Several years ago, when I was a young pastor, I rushed to Erlanger Hospital in Chattanooga, Tennessee to visit a a person who had called Contact Telephone Ministry to share that she was in the process of making a suicide attempt. I was following up after the caller had been rescued and taken to the hospital. When I entered I was very anxious. But I found myself immediately calmed as I hurriedly walked into the hospital and saw in the hall a friend, the pastor of First Christian Church. He was listening to a troubled family member of someone who was in surgery. Since he was focused on the person with whom he was giving support, I did not interrupt him, but I still felt the same support he was sharing withanother person. The support was coming from his presence.
When Dr. Debbie Hall wrote an article in 2005 named, “I believe in the power of presence” she had been a psychologist in San Diego’s Naval Medical Center Pediatrics Department for several years. She was reminded of this belief when she and several other Red Cross volunteers met a group of evacuees from Hurricane Katrina. They were there, as mental health professionals, to offer “psychological first aid.” Despite all the training in how to “debrief,” to educate about stress reactions and to screen for those needing therapy, Debbie Hall was struck by the simple healing power of presence. Before they had done anything, as they walked in the gate to the shelter, they were greeted with an ardent burst of gratitude from the first person they encountered. Since Debbie and her team had not done anything yet, they felt guilty for receiving the affirmation. It was at that moment that Debby was reminded of the healing power of presence.
Debby describes the healing power of presence in the following statement. “Presence is a noun, not a verb; it is a state of being, not doing. States of being are not highly valued in a culture which places a high priority on doing. Yet, true presence or ‘being with’ another person carries with it a silent power — to bear witness to a passage, to help carry an emotional burden or to begin a healing process. In it, there is an intimate connection with another that is perhaps too seldom felt in a society that strives for ever-faster ‘connectivity.’”

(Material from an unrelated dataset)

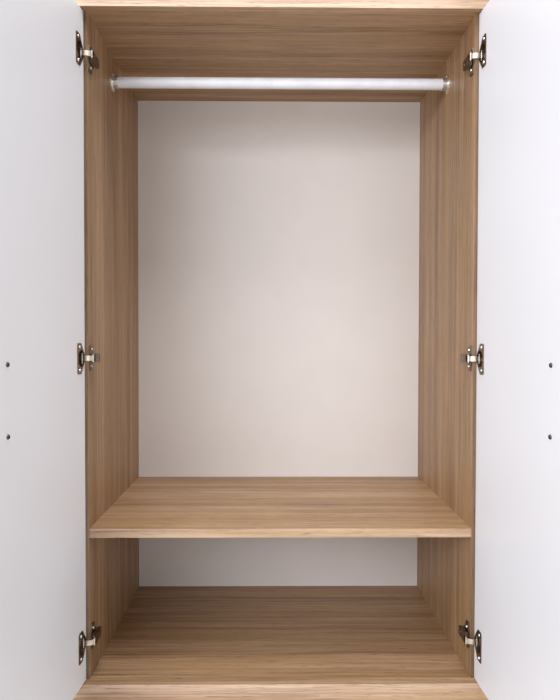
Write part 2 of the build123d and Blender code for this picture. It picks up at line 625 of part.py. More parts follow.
for hand in SIDES:
    with BuildPart() as door:
        slab([door_xy(hand, *point) for point in ((EDGE, 0), (DOOR_WIDTH - EDGE, 0),
                                                  (DOOR_WIDTH - EDGE, BOARD), (EDGE, BOARD))],
             DOOR_LOW + EDGE, DOOR_HIGH - EDGE)
        for height in HINGE_HEIGHTS.values():
            rod(door_plane(hand, CUP_FROM_EDGE, 0, height), BORE_RADIUS, BORE_DEPTH, Mode.SUBTRACT)
        cup_screws(hand, FIT, Mode.SUBTRACT)
        handle_screws(hand, FIT, Mode.SUBTRACT)
    save(door.part, f"door_{hand}")

    with BuildPart() as door_band:
        slab([door_xy(hand, *point) for point in ((0, 0), (DOOR_WIDTH, 0), (DOOR_WIDTH, BOARD), (0, BOARD))],
             DOOR_LOW, DOOR_HIGH)
        slab([door_xy(hand, *point) for point in ((EDGE, -1), (DOOR_WIDTH - EDGE, -1),
                                                  (DOOR_WIDTH - EDGE, BOARD + 1), (EDGE, BOARD + 1))],
             DOOR_LOW + EDGE, DOOR_HIGH - EDGE, Mode.SUBTRACT)
    save(door_band.part, f"door_edge_band_{hand}")

    with BuildPart() as handle:
        for offset in (-HANDLE_HOLES / 2, HANDLE_HOLES / 2):
            foot = door_plane(hand, HANDLE_FROM_HINGE_EDGE, BOARD, Z_HANDLE + offset)
            rod(foot, HANDLE_POST, HANDLE_REACH)
        bar = door_xy(hand, HANDLE_FROM_HINGE_EDGE, BOARD + HANDLE_REACH)
        reach = HANDLE_HOLES / 2 + HANDLE_END
        post(bar, HANDLE_BAR, Z_HANDLE - reach, Z_HANDLE + reach)
        bar_ends = handle.edges().filter_by(GeomType.CIRCLE).filter_by_position(
            Axis.Z, Z_HANDLE - reach - 1, Z_HANDLE - reach + 1)
        bar_ends += handle.edges().filter_by(GeomType.CIRCLE).filter_by_position(
            Axis.Z, Z_HANDLE + reach - 1, Z_HANDLE + reach + 1)
        chamfer(bar_ends, HANDLE_CHAMFER)
        handle_screws(hand, FIT, Mode.SUBTRACT)
    save(handle.part, f"handle_{hand}")

    with BuildPart() as handle_screw_group:
        handle_screws(hand, 0)
        for offset in (-HANDLE_HOLES / 2, HANDLE_HOLES / 2):
            rod(door_plane(hand, HANDLE_FROM_HINGE_EDGE, 0, Z_HANDLE + offset), HANDLE_HEAD, -HANDLE_HEAD_HEIGHT)
    save(handle_screw_group.part, f"handle_screws_{hand}")
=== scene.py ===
"""A two-door wardrobe dressed on its CAD frame: oak-decor boards, white doors, rail and concealed hinges."""
import json
import math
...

In her article Dr. Hall shares how she was first hurled into an ambivalent presence many years ago, when a friend’s mother died unexpectedly. She had received a phone call from the hospital where the mother had just passed away. Part of her wanted to rush down there, but another part of her didn’t want to intrude on this acute and very personal phase of grief. She was torn about what to do. Another friend with her at the time said, “Just go. Just be there.” She did, and she says, “I will never regret it.”
Since that formative moment, Debby says she has not hesitated to be in the presence of others for whom she could “do” nothing. She has written about once sitting at the bedside, with other friends, of a young man in a morphine coma to blunt the pain of his AIDS-related dying. She spoke to him about his inevitable journey out of this life. He later told his parents — in a brief moment of lucidity — that he had felt Dr. Hall being with him. Dr. Hall concludes her article by writing, “With therapy clients, I am still pulled by the need to do more than be, yet repeatedly struck by the healing power of connection created by being fully there in the quiet understanding of another. In it, none of us are truly alone. The power of presence is not a one-way street, not only something we give to others. It always changes me, and always for thebetter.”(http://www.npr.org/templates/story/story.php?storyId=5064534)
Billy Wilson, a friend of mine, recently lost a close friend through death. Several days after the burial he saw his late friend’s wife. When Billy greeted her, he said, “Mary, I am sorrow you lost your best friend.” She responded immediately, “Billy, my wonderful husband died, and I miss him very much, but I did not lose my best friend. My best friend is Jesus, and His presence is faithfully with me all the time.”